> **Task description**
Starting with the first line and ending with the line that holds "blocks), relay, fuse_body]", repeat the material exactly.

— BEGIN —

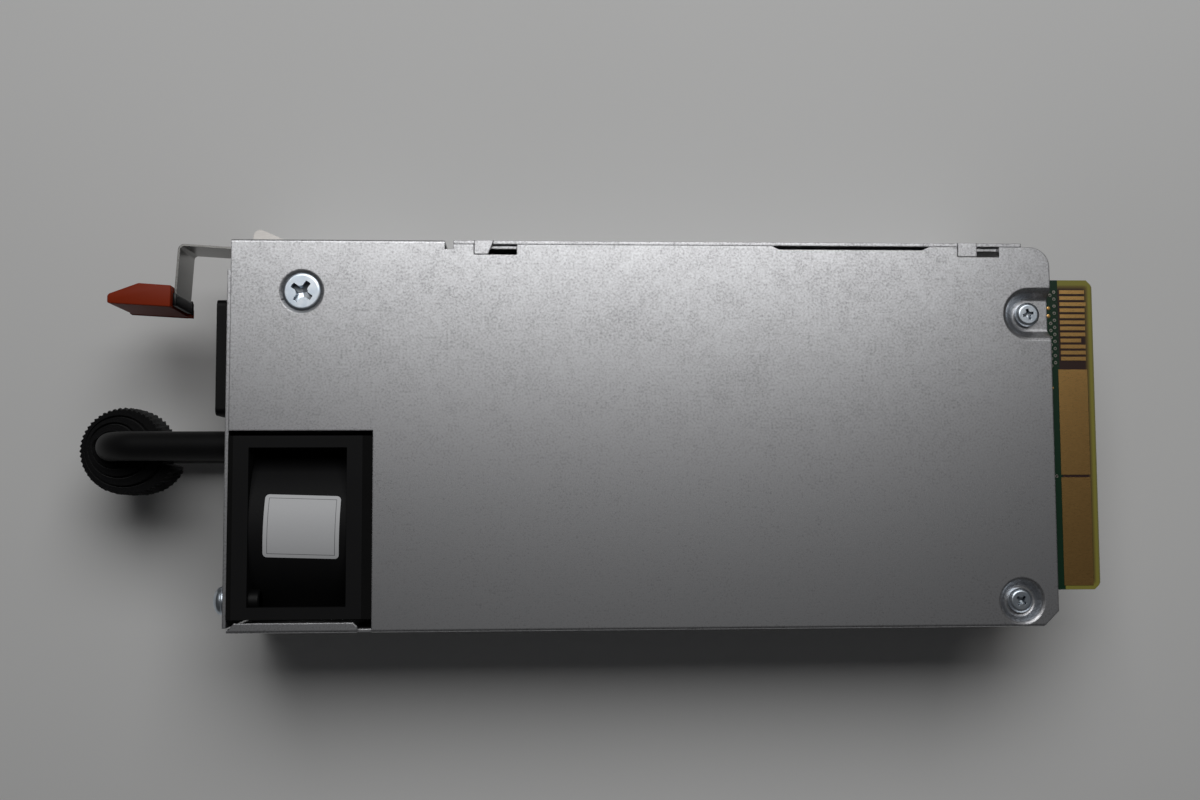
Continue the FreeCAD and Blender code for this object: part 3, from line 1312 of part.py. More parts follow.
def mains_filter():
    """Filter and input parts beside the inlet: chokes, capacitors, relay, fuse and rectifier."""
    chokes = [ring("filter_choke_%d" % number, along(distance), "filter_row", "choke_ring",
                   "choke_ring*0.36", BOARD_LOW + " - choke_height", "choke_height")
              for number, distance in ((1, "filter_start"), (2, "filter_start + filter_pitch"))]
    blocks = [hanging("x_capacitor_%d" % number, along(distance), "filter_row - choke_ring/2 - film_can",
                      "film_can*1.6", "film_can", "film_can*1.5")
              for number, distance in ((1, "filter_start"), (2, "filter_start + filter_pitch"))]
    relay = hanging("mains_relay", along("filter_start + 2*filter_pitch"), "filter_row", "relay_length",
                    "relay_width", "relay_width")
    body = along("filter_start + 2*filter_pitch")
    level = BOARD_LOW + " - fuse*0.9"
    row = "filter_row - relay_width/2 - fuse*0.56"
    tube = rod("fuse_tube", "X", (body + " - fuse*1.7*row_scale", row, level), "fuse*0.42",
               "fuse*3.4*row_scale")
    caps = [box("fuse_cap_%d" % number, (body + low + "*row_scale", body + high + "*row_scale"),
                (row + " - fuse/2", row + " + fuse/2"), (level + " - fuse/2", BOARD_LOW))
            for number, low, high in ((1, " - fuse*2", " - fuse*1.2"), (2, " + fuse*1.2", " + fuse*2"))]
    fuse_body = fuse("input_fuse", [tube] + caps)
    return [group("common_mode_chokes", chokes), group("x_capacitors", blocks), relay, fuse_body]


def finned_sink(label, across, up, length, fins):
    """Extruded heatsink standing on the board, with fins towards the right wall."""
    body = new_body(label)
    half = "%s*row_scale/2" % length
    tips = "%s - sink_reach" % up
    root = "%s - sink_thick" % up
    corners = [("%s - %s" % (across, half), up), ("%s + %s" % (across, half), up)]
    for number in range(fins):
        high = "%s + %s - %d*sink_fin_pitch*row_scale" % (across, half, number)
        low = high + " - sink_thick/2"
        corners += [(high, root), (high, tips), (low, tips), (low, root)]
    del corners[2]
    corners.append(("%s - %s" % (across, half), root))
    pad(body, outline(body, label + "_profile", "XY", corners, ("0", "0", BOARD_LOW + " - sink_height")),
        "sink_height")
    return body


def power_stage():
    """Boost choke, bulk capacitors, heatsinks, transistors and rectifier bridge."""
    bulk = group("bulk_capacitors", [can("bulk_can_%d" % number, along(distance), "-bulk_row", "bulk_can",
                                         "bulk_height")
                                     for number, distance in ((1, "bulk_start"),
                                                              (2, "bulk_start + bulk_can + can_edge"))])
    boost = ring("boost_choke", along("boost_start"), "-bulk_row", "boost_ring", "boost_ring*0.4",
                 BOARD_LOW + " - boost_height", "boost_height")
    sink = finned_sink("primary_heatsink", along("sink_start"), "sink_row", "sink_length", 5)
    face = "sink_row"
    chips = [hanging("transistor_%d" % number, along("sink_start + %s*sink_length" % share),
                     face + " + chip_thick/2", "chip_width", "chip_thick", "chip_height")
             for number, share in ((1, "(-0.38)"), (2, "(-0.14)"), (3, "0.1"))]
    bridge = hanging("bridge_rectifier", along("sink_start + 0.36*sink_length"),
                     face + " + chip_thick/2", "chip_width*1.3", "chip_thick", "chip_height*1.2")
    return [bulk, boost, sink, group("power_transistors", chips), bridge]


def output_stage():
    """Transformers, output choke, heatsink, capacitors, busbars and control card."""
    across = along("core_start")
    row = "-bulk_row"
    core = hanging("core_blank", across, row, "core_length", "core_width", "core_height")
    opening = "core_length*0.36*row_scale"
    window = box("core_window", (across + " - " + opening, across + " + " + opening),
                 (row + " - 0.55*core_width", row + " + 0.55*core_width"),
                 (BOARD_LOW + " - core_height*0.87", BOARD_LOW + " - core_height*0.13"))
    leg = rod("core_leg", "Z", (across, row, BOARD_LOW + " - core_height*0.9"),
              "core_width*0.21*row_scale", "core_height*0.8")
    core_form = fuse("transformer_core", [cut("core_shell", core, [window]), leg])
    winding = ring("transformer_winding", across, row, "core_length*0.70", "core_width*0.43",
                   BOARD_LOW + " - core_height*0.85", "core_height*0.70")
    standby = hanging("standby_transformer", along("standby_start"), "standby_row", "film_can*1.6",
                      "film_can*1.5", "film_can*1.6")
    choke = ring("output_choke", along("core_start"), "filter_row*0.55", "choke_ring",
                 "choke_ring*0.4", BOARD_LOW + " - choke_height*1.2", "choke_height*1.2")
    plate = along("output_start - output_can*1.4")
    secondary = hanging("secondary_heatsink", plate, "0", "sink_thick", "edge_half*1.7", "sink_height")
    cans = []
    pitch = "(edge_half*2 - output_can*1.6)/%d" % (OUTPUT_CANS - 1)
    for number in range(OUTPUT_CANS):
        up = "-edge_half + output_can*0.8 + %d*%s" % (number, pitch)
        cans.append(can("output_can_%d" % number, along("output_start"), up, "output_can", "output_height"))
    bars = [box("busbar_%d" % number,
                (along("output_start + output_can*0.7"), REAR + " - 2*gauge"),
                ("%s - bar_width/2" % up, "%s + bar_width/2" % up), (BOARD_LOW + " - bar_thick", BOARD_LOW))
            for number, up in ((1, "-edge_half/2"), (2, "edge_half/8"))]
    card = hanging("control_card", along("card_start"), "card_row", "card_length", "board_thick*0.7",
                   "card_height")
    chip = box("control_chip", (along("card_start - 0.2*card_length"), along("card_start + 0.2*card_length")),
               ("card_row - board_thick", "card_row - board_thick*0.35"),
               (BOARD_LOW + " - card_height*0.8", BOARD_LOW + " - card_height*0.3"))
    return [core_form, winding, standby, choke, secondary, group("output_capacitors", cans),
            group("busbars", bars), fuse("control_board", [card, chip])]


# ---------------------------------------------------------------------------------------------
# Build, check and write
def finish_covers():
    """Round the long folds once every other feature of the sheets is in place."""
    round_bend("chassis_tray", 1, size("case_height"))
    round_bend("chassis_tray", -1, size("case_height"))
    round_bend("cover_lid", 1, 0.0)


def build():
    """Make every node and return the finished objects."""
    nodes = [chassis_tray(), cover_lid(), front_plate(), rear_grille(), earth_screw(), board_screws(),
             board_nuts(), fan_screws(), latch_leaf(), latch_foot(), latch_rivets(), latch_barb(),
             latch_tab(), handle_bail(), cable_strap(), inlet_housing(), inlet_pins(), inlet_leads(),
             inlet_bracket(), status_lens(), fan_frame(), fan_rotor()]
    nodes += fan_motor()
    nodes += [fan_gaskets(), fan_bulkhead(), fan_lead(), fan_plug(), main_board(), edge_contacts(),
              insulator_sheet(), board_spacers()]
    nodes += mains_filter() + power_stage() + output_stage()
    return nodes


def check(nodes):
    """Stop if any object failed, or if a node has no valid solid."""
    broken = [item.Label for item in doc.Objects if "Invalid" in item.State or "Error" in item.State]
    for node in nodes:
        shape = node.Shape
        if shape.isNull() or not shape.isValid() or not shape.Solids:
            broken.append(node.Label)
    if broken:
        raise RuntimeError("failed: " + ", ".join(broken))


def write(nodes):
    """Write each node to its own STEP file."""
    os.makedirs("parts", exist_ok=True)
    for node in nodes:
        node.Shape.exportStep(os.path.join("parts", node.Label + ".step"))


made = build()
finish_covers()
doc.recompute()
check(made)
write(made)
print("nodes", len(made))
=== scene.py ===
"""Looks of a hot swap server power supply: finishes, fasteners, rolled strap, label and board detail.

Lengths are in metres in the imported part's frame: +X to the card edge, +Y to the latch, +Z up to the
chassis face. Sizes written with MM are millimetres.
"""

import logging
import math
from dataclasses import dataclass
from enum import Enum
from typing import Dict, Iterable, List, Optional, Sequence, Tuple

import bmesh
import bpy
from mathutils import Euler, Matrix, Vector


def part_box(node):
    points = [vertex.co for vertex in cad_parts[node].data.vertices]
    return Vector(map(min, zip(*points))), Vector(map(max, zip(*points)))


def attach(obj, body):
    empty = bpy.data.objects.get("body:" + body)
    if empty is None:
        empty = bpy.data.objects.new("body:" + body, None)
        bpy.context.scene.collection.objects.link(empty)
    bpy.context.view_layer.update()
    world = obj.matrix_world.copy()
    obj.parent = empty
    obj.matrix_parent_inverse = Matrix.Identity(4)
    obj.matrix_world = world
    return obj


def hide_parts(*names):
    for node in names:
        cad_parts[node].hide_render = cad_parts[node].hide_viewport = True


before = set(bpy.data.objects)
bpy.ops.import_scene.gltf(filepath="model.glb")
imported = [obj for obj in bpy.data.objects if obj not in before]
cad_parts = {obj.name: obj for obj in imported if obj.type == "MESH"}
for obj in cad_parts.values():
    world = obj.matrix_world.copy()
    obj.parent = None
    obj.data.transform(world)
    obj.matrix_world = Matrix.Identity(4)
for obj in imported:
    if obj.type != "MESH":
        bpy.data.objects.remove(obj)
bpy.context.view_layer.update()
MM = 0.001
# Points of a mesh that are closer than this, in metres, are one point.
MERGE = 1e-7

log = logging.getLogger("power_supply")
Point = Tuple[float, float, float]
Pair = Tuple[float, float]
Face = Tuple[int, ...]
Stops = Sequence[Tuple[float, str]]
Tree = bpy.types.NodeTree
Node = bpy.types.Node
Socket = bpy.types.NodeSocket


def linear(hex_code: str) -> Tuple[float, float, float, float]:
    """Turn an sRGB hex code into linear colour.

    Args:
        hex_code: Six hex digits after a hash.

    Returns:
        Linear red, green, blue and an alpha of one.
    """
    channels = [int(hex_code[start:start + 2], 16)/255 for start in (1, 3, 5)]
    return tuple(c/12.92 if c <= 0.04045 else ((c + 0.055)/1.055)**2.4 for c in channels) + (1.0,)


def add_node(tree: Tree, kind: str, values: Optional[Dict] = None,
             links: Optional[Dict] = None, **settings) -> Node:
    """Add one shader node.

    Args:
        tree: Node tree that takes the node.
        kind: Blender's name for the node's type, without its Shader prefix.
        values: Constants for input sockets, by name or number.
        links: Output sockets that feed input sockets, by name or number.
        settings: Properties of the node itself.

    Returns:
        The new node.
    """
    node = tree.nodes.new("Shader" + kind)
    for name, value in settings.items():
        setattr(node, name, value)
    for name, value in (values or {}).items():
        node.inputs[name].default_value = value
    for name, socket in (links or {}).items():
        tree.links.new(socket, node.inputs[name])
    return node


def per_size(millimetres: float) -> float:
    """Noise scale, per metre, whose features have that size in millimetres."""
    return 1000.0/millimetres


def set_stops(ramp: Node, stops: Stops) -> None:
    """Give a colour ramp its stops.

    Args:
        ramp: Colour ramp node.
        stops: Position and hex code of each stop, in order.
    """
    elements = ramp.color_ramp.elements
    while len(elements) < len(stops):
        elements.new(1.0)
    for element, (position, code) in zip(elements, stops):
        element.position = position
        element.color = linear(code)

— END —

> **Output for this task**
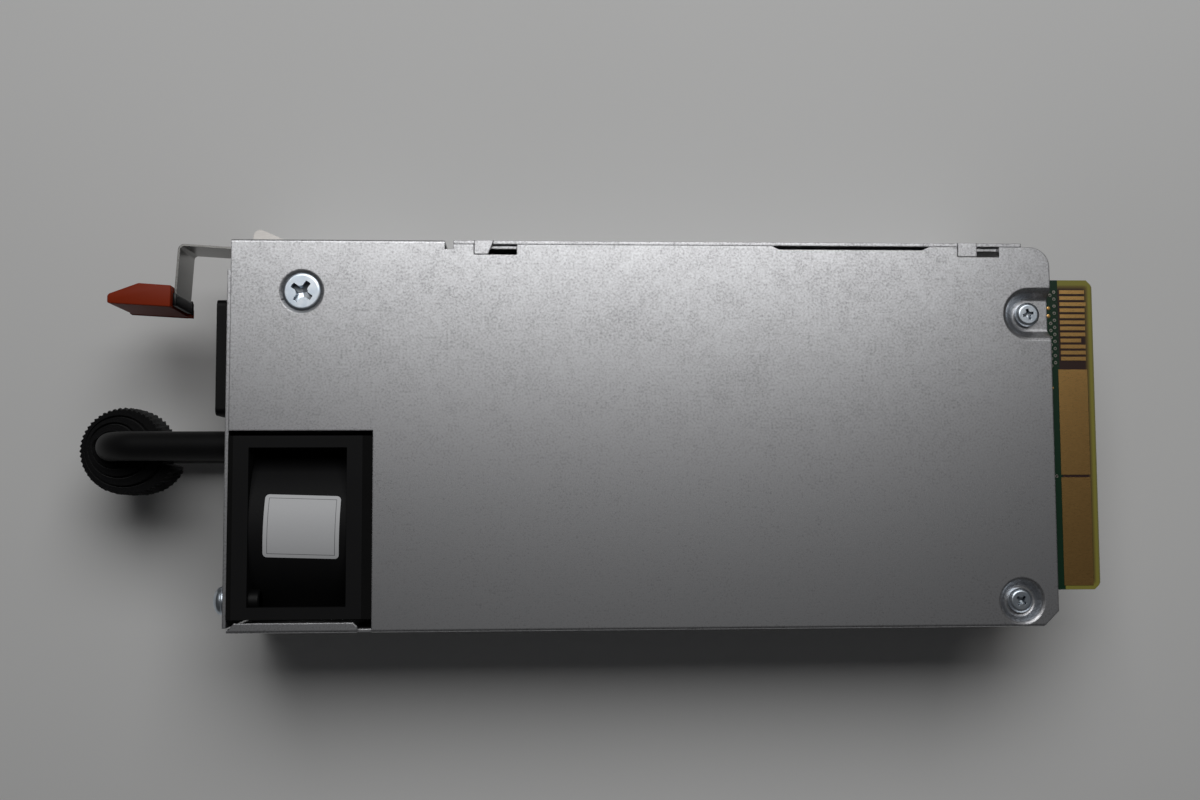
Continue the FreeCAD and Blender code for this object: part 3, from line 1312 of part.py. More parts follow.
def mains_filter():
    """Filter and input parts beside the inlet: chokes, capacitors, relay, fuse and rectifier."""
    chokes = [ring("filter_choke_%d" % number, along(distance), "filter_row", "choke_ring",
                   "choke_ring*0.36", BOARD_LOW + " - choke_height", "choke_height")
              for number, distance in ((1, "filter_start"), (2, "filter_start + filter_pitch"))]
    blocks = [hanging("x_capacitor_%d" % number, along(distance), "filter_row - choke_ring/2 - film_can",
                      "film_can*1.6", "film_can", "film_can*1.5")
              for number, distance in ((1, "filter_start"), (2, "filter_start + filter_pitch"))]
    relay = hanging("mains_relay", along("filter_start + 2*filter_pitch"), "filter_row", "relay_length",
                    "relay_width", "relay_width")
    body = along("filter_start + 2*filter_pitch")
    level = BOARD_LOW + " - fuse*0.9"
    row = "filter_row - relay_width/2 - fuse*0.56"
    tube = rod("fuse_tube", "X", (body + " - fuse*1.7*row_scale", row, level), "fuse*0.42",
               "fuse*3.4*row_scale")
    caps = [box("fuse_cap_%d" % number, (body + low + "*row_scale", body + high + "*row_scale"),
                (row + " - fuse/2", row + " + fuse/2"), (level + " - fuse/2", BOARD_LOW))
            for number, low, high in ((1, " - fuse*2", " - fuse*1.2"), (2, " + fuse*1.2", " + fuse*2"))]
    fuse_body = fuse("input_fuse", [tube] + caps)
    return [group("common_mode_chokes", chokes), group("x_capacitors", blocks), relay, fuse_body]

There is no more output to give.